• JOB
Provide again, from the entries below, every line from the one containing "The build123d and" through the one containing "return together([ON_BOARD * place", exactly as written, and no other line.

• DATASET EXCERPTS
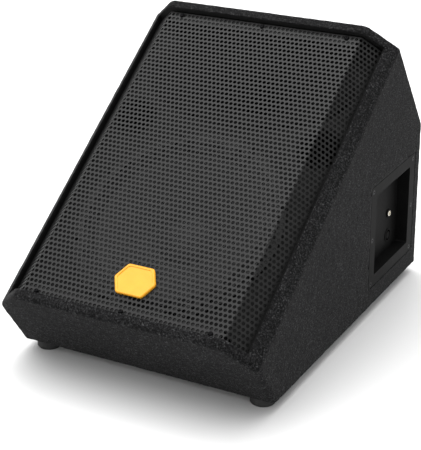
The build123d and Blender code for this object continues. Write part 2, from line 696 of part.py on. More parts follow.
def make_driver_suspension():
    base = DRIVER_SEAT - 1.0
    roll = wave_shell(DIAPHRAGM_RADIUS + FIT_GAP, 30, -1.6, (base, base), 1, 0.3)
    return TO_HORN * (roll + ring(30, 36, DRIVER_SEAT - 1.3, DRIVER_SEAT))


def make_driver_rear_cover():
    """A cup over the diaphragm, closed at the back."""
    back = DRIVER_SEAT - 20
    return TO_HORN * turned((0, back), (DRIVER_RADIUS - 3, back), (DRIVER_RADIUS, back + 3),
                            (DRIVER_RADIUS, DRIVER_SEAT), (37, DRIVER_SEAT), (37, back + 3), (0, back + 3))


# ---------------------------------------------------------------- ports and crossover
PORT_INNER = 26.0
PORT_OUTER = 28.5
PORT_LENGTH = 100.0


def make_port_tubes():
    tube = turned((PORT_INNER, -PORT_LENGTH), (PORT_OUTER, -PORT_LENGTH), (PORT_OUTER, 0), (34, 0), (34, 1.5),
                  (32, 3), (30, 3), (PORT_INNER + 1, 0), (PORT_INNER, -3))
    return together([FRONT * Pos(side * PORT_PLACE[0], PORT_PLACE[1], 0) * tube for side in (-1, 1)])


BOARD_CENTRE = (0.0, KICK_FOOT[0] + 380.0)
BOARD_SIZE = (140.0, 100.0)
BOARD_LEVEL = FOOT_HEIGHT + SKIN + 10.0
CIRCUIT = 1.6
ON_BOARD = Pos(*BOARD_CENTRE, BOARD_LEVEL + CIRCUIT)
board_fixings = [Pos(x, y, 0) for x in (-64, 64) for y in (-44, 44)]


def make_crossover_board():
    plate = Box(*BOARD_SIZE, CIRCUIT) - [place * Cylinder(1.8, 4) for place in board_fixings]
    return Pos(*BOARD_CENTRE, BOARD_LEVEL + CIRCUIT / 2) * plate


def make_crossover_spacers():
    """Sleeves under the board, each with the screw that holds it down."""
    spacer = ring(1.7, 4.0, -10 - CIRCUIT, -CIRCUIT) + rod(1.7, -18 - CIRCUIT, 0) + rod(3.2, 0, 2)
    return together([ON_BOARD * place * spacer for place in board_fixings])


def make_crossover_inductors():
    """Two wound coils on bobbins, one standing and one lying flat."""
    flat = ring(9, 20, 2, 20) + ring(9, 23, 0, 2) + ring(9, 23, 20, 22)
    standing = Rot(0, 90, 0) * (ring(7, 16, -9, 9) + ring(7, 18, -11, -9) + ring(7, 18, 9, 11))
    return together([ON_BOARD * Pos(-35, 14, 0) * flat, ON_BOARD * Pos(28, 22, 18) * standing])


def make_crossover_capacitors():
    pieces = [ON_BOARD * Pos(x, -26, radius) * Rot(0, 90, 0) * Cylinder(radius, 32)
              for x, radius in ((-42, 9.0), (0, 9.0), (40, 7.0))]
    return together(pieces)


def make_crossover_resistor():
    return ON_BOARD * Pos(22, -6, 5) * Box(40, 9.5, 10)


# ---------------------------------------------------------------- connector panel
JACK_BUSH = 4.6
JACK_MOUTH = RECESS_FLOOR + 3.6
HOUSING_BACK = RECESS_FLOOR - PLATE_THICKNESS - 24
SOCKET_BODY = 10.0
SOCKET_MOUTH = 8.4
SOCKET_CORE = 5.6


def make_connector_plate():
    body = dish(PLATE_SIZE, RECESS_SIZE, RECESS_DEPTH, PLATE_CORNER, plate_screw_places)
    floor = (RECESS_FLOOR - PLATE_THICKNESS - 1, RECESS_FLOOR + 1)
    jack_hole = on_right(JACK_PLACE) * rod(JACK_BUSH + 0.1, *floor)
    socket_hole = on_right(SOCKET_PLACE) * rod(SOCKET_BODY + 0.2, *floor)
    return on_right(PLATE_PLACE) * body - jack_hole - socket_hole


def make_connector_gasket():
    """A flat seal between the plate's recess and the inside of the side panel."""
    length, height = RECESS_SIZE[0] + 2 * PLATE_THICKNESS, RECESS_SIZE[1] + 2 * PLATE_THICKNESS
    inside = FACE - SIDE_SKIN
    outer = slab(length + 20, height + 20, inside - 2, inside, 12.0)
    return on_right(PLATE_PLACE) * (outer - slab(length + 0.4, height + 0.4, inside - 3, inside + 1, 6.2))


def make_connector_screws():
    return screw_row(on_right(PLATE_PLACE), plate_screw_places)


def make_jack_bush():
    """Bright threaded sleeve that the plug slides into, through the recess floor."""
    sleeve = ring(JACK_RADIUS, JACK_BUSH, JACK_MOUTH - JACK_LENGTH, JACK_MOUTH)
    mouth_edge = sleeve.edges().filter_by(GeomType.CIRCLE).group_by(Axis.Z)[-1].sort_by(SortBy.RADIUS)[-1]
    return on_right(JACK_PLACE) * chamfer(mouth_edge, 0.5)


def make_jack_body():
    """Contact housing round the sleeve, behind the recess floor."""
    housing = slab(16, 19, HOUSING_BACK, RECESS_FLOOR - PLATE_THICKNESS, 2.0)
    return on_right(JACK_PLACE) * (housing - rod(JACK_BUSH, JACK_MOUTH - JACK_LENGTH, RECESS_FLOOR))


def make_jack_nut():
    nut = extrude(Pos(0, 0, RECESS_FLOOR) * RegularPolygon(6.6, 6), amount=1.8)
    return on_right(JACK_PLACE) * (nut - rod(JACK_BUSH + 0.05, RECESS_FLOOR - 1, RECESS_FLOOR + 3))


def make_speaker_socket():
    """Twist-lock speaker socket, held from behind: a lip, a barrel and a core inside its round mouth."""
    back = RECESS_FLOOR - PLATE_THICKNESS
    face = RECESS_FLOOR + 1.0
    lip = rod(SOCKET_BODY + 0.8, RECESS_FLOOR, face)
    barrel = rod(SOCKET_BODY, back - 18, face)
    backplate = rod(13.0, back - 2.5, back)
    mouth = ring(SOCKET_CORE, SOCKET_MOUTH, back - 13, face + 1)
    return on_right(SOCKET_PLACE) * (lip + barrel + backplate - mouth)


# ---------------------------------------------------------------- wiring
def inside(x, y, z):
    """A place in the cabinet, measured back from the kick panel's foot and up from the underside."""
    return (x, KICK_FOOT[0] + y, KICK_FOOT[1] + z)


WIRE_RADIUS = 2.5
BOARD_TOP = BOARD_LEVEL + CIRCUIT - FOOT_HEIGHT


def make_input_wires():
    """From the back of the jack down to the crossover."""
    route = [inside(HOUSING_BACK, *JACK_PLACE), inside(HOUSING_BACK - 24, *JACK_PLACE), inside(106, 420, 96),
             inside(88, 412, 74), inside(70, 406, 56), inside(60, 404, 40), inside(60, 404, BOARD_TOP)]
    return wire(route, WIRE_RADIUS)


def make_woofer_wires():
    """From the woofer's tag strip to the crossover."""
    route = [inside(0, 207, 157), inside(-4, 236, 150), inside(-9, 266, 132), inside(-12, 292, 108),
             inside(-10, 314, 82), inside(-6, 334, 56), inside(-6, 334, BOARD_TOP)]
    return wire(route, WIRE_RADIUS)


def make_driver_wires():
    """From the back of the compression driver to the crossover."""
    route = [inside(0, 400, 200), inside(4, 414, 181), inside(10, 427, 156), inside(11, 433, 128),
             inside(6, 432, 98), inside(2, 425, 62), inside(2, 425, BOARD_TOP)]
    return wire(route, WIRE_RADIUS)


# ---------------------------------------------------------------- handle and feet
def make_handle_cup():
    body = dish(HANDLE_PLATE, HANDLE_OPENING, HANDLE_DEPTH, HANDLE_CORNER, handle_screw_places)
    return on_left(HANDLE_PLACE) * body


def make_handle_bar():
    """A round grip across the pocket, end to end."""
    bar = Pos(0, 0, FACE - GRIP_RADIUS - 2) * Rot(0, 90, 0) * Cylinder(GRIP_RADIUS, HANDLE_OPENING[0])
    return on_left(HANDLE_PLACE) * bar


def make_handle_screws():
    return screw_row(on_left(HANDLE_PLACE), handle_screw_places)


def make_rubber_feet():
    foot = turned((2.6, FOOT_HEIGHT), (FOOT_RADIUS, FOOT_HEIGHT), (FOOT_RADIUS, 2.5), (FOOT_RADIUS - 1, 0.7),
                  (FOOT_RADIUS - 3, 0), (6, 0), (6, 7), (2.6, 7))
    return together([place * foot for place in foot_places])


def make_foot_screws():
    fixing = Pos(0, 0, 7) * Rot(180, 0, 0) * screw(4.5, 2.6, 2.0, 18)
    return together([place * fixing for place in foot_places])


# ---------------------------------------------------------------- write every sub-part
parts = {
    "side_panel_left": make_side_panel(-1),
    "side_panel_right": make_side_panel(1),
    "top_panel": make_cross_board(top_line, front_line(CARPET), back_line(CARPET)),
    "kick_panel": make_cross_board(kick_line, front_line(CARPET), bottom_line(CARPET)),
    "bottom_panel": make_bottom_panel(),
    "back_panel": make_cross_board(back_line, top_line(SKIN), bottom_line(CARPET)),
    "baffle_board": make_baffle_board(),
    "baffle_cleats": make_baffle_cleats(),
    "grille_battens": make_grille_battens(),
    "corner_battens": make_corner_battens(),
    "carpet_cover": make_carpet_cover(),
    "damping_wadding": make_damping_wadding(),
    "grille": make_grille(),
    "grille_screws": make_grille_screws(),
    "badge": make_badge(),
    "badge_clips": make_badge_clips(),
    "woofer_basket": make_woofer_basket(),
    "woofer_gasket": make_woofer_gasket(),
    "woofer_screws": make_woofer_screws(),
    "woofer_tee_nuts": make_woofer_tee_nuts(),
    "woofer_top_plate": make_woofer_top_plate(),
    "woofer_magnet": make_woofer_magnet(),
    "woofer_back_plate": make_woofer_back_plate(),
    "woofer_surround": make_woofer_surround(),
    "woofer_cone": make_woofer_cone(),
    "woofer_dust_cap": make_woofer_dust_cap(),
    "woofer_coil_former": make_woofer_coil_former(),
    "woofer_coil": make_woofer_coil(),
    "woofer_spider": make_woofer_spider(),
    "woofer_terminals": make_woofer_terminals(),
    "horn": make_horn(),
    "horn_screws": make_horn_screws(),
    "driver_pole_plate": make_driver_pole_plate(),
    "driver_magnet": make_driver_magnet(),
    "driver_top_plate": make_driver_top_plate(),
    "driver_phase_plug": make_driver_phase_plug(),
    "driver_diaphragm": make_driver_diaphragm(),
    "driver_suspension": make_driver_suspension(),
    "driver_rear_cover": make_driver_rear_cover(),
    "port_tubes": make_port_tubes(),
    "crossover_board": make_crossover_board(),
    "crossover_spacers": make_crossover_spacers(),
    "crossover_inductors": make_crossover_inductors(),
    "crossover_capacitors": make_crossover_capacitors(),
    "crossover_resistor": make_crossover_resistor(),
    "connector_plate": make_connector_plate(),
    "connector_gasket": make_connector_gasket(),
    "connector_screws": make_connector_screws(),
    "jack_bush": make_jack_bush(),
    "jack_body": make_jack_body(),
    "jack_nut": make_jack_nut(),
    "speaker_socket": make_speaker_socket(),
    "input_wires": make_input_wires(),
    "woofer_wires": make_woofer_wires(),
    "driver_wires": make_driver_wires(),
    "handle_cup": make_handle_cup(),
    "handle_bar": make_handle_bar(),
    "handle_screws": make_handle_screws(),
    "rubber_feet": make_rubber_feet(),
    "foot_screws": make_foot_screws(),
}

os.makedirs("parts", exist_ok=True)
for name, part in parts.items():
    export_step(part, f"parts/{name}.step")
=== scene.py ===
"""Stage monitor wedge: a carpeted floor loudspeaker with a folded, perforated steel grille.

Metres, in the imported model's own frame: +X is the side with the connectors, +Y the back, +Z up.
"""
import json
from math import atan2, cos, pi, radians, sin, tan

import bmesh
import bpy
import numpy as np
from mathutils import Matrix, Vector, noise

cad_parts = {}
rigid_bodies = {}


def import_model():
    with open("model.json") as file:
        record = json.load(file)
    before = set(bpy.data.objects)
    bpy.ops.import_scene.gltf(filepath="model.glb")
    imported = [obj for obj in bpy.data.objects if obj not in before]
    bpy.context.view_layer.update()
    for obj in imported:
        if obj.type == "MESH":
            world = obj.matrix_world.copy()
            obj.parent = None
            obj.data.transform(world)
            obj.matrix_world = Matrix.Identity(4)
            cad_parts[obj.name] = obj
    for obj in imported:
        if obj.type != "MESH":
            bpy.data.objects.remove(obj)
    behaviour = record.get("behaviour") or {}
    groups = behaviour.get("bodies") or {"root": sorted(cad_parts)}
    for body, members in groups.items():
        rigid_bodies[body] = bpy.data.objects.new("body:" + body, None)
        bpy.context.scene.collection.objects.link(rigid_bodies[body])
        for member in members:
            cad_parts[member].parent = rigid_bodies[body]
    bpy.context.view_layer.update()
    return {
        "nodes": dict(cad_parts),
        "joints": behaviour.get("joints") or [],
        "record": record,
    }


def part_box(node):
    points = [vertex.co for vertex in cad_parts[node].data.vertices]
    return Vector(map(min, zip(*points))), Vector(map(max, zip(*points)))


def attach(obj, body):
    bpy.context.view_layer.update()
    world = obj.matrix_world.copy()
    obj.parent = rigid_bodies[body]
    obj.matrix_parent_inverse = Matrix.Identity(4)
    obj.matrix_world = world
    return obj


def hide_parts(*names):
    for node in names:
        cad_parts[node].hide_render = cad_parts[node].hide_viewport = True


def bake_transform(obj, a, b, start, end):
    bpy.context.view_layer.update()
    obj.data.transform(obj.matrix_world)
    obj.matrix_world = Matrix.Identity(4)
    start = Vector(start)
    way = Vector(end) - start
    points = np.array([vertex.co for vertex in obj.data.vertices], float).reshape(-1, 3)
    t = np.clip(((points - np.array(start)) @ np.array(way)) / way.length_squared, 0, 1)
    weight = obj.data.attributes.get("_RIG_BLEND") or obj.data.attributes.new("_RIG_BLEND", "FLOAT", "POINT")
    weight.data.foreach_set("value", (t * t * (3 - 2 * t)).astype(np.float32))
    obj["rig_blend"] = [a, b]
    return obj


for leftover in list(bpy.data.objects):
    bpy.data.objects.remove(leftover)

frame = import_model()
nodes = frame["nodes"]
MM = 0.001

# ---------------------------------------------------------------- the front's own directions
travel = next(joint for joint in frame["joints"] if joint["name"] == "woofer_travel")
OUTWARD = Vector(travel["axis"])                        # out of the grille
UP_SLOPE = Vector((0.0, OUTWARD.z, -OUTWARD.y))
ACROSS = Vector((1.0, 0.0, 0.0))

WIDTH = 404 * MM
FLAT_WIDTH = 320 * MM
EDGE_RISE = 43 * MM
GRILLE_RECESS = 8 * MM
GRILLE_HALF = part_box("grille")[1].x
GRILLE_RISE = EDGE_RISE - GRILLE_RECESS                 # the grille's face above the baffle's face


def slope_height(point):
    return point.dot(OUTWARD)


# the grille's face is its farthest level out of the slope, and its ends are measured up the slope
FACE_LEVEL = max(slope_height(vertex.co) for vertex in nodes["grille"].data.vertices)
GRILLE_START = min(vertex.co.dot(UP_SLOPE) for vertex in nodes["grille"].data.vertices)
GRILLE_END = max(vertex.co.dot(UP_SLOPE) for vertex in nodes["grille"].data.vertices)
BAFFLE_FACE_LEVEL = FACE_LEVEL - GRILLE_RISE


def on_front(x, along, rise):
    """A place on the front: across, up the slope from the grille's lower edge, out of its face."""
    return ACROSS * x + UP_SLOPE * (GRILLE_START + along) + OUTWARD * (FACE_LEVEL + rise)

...

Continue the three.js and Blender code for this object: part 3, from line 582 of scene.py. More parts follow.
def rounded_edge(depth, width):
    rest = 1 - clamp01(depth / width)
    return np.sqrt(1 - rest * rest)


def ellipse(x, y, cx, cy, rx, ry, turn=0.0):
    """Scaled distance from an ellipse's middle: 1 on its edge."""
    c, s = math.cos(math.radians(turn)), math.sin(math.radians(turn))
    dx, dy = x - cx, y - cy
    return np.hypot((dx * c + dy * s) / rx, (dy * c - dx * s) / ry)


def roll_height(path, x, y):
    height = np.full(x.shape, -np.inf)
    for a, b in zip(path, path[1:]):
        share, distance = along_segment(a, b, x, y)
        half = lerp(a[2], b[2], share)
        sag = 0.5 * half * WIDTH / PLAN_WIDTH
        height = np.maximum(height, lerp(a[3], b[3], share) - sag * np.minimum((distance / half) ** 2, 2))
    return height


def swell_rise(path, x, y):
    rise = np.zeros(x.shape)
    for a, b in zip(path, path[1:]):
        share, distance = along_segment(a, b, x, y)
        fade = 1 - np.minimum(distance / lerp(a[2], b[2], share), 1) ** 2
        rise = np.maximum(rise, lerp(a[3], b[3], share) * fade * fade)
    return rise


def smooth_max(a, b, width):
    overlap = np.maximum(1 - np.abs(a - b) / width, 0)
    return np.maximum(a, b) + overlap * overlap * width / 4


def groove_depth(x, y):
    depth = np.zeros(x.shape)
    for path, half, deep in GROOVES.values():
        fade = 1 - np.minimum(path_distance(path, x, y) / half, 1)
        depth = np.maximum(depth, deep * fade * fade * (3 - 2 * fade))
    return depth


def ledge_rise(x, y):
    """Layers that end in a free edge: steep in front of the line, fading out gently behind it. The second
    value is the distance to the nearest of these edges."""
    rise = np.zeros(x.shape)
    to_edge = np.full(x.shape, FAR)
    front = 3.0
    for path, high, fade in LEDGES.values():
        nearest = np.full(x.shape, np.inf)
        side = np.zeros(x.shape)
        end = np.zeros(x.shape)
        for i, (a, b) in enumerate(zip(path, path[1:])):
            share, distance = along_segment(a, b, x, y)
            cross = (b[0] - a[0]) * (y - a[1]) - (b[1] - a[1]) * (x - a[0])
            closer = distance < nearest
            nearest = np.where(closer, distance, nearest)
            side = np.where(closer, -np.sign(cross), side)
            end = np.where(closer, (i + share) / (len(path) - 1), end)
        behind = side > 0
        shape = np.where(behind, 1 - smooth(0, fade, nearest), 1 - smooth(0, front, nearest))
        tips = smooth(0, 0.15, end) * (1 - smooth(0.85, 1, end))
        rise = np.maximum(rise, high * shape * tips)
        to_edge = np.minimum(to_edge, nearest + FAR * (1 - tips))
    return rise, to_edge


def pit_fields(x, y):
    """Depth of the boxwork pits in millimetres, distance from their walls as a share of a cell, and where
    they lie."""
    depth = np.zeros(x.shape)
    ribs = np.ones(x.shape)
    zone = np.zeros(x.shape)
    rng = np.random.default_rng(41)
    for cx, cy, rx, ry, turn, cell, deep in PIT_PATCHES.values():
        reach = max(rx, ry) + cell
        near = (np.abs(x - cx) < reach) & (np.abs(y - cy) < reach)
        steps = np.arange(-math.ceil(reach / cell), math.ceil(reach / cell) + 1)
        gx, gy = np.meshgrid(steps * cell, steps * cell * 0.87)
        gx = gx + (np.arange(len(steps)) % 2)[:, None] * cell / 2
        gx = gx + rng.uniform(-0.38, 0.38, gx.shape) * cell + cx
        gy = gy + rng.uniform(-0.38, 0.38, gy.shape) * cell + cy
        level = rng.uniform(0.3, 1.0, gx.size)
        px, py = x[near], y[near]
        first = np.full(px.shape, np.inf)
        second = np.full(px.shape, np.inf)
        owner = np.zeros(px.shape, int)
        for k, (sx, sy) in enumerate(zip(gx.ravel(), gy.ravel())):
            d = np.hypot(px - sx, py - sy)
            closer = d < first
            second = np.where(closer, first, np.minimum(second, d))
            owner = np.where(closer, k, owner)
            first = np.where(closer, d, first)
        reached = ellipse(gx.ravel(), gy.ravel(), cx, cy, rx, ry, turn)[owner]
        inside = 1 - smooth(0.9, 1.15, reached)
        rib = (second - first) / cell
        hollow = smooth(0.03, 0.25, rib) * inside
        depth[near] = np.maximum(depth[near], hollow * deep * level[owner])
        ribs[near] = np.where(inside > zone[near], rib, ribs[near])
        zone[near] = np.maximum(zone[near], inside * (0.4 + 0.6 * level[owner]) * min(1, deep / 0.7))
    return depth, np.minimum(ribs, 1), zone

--

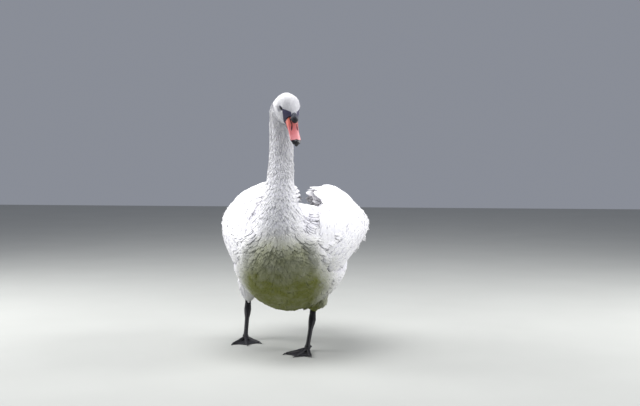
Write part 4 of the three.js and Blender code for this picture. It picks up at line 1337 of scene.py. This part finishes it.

• RESPONSE TO THE TASK
The build123d and Blender code for this object continues. Write part 2, from line 696 of part.py on. More parts follow.
def make_driver_suspension():
    base = DRIVER_SEAT - 1.0
    roll = wave_shell(DIAPHRAGM_RADIUS + FIT_GAP, 30, -1.6, (base, base), 1, 0.3)
    return TO_HORN * (roll + ring(30, 36, DRIVER_SEAT - 1.3, DRIVER_SEAT))


def make_driver_rear_cover():
    """A cup over the diaphragm, closed at the back."""
    back = DRIVER_SEAT - 20
    return TO_HORN * turned((0, back), (DRIVER_RADIUS - 3, back), (DRIVER_RADIUS, back + 3),
                            (DRIVER_RADIUS, DRIVER_SEAT), (37, DRIVER_SEAT), (37, back + 3), (0, back + 3))


# ---------------------------------------------------------------- ports and crossover
PORT_INNER = 26.0
PORT_OUTER = 28.5
PORT_LENGTH = 100.0


def make_port_tubes():
    tube = turned((PORT_INNER, -PORT_LENGTH), (PORT_OUTER, -PORT_LENGTH), (PORT_OUTER, 0), (34, 0), (34, 1.5),
                  (32, 3), (30, 3), (PORT_INNER + 1, 0), (PORT_INNER, -3))
    return together([FRONT * Pos(side * PORT_PLACE[0], PORT_PLACE[1], 0) * tube for side in (-1, 1)])


BOARD_CENTRE = (0.0, KICK_FOOT[0] + 380.0)
BOARD_SIZE = (140.0, 100.0)
BOARD_LEVEL = FOOT_HEIGHT + SKIN + 10.0
CIRCUIT = 1.6
ON_BOARD = Pos(*BOARD_CENTRE, BOARD_LEVEL + CIRCUIT)
board_fixings = [Pos(x, y, 0) for x in (-64, 64) for y in (-44, 44)]


def make_crossover_board():
    plate = Box(*BOARD_SIZE, CIRCUIT) - [place * Cylinder(1.8, 4) for place in board_fixings]
    return Pos(*BOARD_CENTRE, BOARD_LEVEL + CIRCUIT / 2) * plate


def make_crossover_spacers():
    """Sleeves under the board, each with the screw that holds it down."""
    spacer = ring(1.7, 4.0, -10 - CIRCUIT, -CIRCUIT) + rod(1.7, -18 - CIRCUIT, 0) + rod(3.2, 0, 2)
    return together([ON_BOARD * place * spacer for place in board_fixings])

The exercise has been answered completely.